Lynch’s dropped lateral was the turning point, of course, but Muschamp’s decision on a late second quarter 4th down helped to provide Georgia’s eventual margin of victory. Facing 4th and 10 at the Georgia 40, Muschamp went for it to try to take a little momentum into halftime. The Gators came up short (actually lost yards), and the Dawgs had the ball near midfield with over a minute left on the clock. Had Florida punted, it’s not likely that Georgia would have attempted a drive of 80 or more yards with no timeouts left. Murray completed just enough passes to set up Marshall for Georgia’s final points of the game.
After the Vandy game, we noted how fragile momentum had been for the defense during the rough month of October. At Tennessee, all it took was a missed field goal to start to turn things. The Swann fumble and Wilson penalty at Vandy changed that game. You sensed an immediate shift after the dropped lateral. The Gator side had come alive, and Georgia’s fans could only manage a few half-hearted cheers in response. Florida didn’t have far to go on their two touchdown drives, but Georgia’s defense didn’t offer much resistance either.

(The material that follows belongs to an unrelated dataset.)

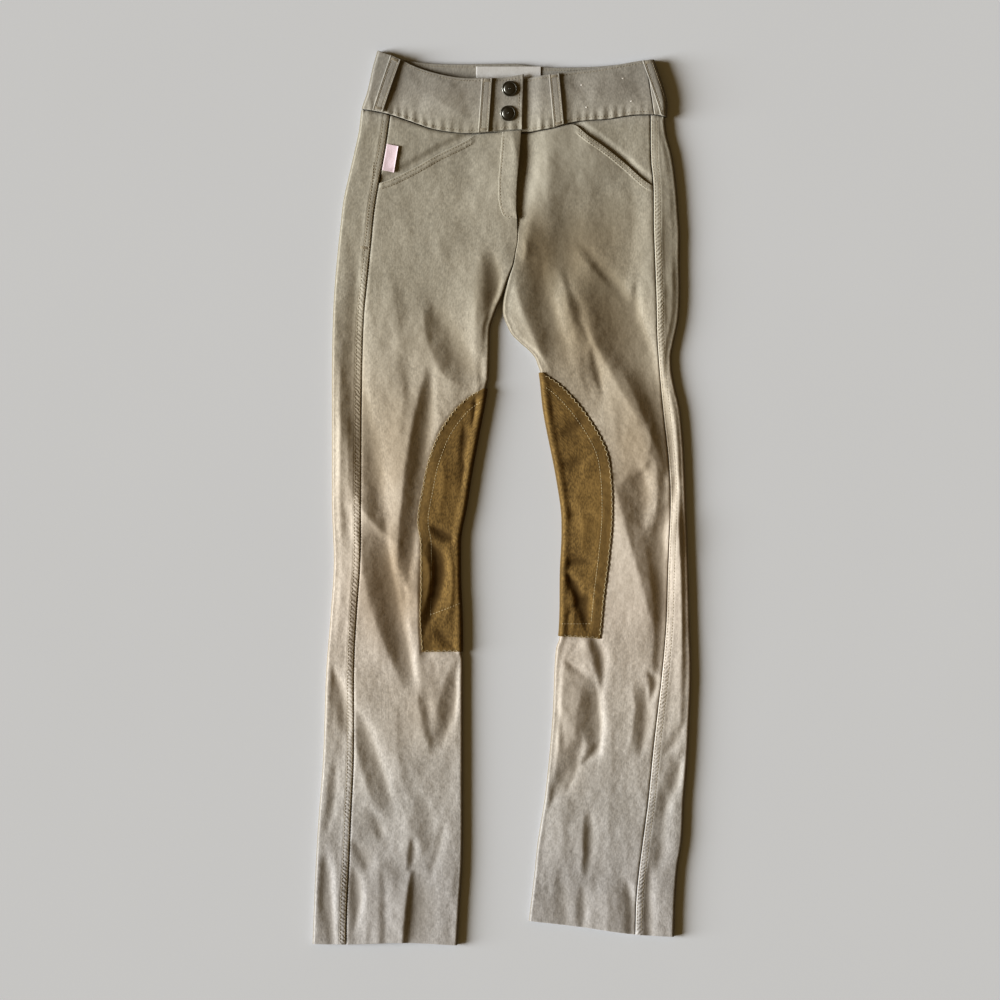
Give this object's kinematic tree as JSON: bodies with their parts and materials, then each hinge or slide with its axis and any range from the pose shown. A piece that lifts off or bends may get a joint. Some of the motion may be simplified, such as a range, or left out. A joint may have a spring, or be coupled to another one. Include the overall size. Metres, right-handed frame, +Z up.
{
  "type": "riding breeches",
  "caption": "Riding breeches laid flat: taupe stretch twill with a snap-front waistband, belt loops, slanted pockets, lapped side seams and suede knee patches, worn in the saddle.",
  "frame": {"origin": "centre of the garment's outline, on the surface that it lies on", "axes": "+X towards the wearer's left, +Y up the garment towards the waist, +Z up off the surface, front of the garment up"},
  "size_m": [0.4011, 0.9473, 0.0118],
  "materials": {
    "twill": "matte taupe stretch twill",
    "suede": "brushed olive-brown suede",
    "snap_metal": "dark gunmetal, satin",
    "label_tape": "woven tape, plain"
  },
  "bodies": {
    "root": {"back_panel_left": "twill", "back_panel_right": "twill", "front_panel_left": "twill", "front_panel_right": "twill", "waistband_back": "twill", "waistband_front_left": "twill", "waistband_front_right": "twill", "belt_loop_side_right": "twill", "belt_loop_front_right": "twill", "belt_loop_front_left": "twill", "belt_loop_side_left": "twill", "pocket_facing_left": "twill", "pocket_facing_right": "twill", "fly_placket": "twill", "knee_patch_left": "suede", "knee_patch_right": "suede", "snap_cap_upper": "snap_metal", "snap_cap_lower": "snap_metal", "neck_label": "label_tape", "side_label": "label_tape"}
  },
  "joints": []
}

I liked the fourth down call early in the fourth quarter. It was an attempt to recapture momentum, and I get that. A healthy Gurley probably makes the cut that gets the yard, but Florida also had three guys converging on the play. It was a good idea and well-defended.
That play put the ball back in the hands of Florida’s offense with good field position, but those 15 yards from the personal foul gave the defense enough breathing room to survive that unforgivable substitution blunder. Corey Moore’s well-timed safety blitz and sack on third down ended Florida’s final possession, but the first down following that substitution penalty deserves mention, too. Swann came across the middle of the field tracking Solomon Patton, and Georgia was in great position to stop a speed option for a loss. The play on first down forced Florida into passing situations, and pressure forced an off-target deep throw and then notched the sack.

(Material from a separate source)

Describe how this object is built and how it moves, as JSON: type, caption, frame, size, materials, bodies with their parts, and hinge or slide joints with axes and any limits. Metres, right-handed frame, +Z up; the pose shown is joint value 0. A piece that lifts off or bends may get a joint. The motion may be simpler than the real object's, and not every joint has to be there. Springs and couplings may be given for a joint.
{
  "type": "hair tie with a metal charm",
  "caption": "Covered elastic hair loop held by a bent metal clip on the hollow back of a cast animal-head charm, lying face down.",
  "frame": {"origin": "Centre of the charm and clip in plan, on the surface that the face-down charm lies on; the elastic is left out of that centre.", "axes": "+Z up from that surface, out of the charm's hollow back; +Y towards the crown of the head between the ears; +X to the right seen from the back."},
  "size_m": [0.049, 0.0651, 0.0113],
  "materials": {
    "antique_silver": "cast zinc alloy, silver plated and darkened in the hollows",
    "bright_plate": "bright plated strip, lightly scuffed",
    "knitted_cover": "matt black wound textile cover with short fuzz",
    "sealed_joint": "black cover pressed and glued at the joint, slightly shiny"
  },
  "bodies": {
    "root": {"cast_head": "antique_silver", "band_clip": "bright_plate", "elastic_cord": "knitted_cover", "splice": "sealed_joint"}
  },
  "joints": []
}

Georgia’s final clock-killing drive was a thing of beauty. It wasn’t just Gurley grinding out yards on the ground. The drive started with a pass to Wooten. You had Gurley and Douglas moving the chains on the ground. The drive dies without two catches and a great effort play by McGowan. It was McGowan’s second important third down conversion of the game. He caught a pass in tight quarters on 3rd and 22, and the half likely would have ended had McGowan not twisted for an additional couple of yards to secure the first down and allow Georgia enough time to spike the ball and set up for the field goal.
Last season’s Florida win was considered a statement game for a troubled defense. The Dawgs only gave up 53 more yards this year (319 to 266.) Murphy was only 13/29 for just 6 yards per attempt even with the harmless long completion on the first Florida series. They didn’t respond especially well after the turnover and safety, but they were able to gather themselves for a single big fourth quarter stop.

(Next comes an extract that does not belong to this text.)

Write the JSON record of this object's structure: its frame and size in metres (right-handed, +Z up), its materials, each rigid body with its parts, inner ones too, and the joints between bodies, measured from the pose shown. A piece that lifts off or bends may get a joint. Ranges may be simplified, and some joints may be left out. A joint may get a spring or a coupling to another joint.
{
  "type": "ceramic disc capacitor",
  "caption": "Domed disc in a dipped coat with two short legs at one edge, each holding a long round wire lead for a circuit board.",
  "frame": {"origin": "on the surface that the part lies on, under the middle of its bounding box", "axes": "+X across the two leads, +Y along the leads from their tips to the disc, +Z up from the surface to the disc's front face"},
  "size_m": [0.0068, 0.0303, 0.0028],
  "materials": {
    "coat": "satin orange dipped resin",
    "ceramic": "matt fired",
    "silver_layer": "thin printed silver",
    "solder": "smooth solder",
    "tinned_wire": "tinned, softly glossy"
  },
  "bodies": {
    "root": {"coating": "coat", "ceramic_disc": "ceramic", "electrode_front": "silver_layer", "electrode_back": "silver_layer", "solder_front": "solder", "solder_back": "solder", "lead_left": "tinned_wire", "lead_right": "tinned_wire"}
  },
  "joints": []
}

The biggest difference from a year ago was in the turnover column. Georgia had decent pressure and forced some errant throws, but the defense went from six takeaways a year ago to zero on Saturday. They had a few chances – Bailey needs to make that pick, and Ramik Wilson was a step away from blowing up the handoff that turned into the horsecollar penalty.
Georgia’s defense still has trouble setting the edge at times. Runs forced to the middle were usually handled well and pursuit was excellent, but there has to be better discipline on outside runs and especially read plays. Auburn and Tech run the kinds of offenses that can target and attack those weaknesses and tendencies in the run defense.
- Aaron Murray had one of his better Florida games. The totals weren’t what they were in 2010, but Georgia’s offense didn’t have enough possession in the second half to put up any kind of numbers when Murray attempted only four passes – three of which came on the final drive. Most importantly, Murray made few mistakes. This was his first Florida game without an interception. Several of his incompletions were drops, and another – essentially throwing the ball away at the goal line – might’ve been forced and intercepted in earlier games. Georgia had to settle for a field goal, but it’s a good thing they got those three points.
- Murray and the rest of the offense proved to be clutch. They converted 58% of third downs against a defense averaging 31%. The quick drive and third down conversion at the end of the first half ended up providing the margin of victory. Murray was a perfect 3-for-3 on the final drive as Georgia moved the chains time and again to kill the clock.
- Jonathon Rumph exists! Hopefully it won’t be a Marlon Brown type of waste, but there won’t be a redshirt for the JUCO receiver. Rumph didn’t have any receptions or targets in the game, but he got in both early and late in the game. Hopefully we’ll see him a bit more involved in the offense now that the redshirt is off.
- We were glad to see Michael Bennett doing whatever it took to win, but it was a little scary seeing a guy just off a knee injury asked to more or less be a fullback and block a defensive end on Georgia’s final drive. Bennett did well just to get in the way, but that couldn’t have been a pleasant assignment.
- If you want to know why Georgia’s offense seemed to disappear, look at Florida’s drives in the second and third quarter. The Gators had consecutive drives of 12, 13, and 13 plays that took over 18 minutes off the clock. It’s to the defense’s credit that the Gators only came up with three points from those three long drives, but the toll they took showed up later during Florida’s comeback. Until the final 15-play series that ended the game, the Dawgs only had one drive of more than 6 plays after the first quarter, and that came in 67 seconds at the end of the first half.
- I don’t know what Garrison Smith had to say on the sideline, but he wasn’t just all talk. With nine tackles, 2.5 sacks, and consistent pressure all night, he led on and off the field like a senior who was not willing to lose his final Florida game.
One last thing…it would be wrong for a player to strike anyone on the field – other players, refs, coaches – but if Florida strength coach Jeff Dillman continues to put his hands on players and jump into frays, I wouldn’t be surprised if he got popped someday. If you saw the bald guy in the orange shirt in the middle of almost every play along the Florida sideline, you know what I’m talking about. And it’s not the first time, either.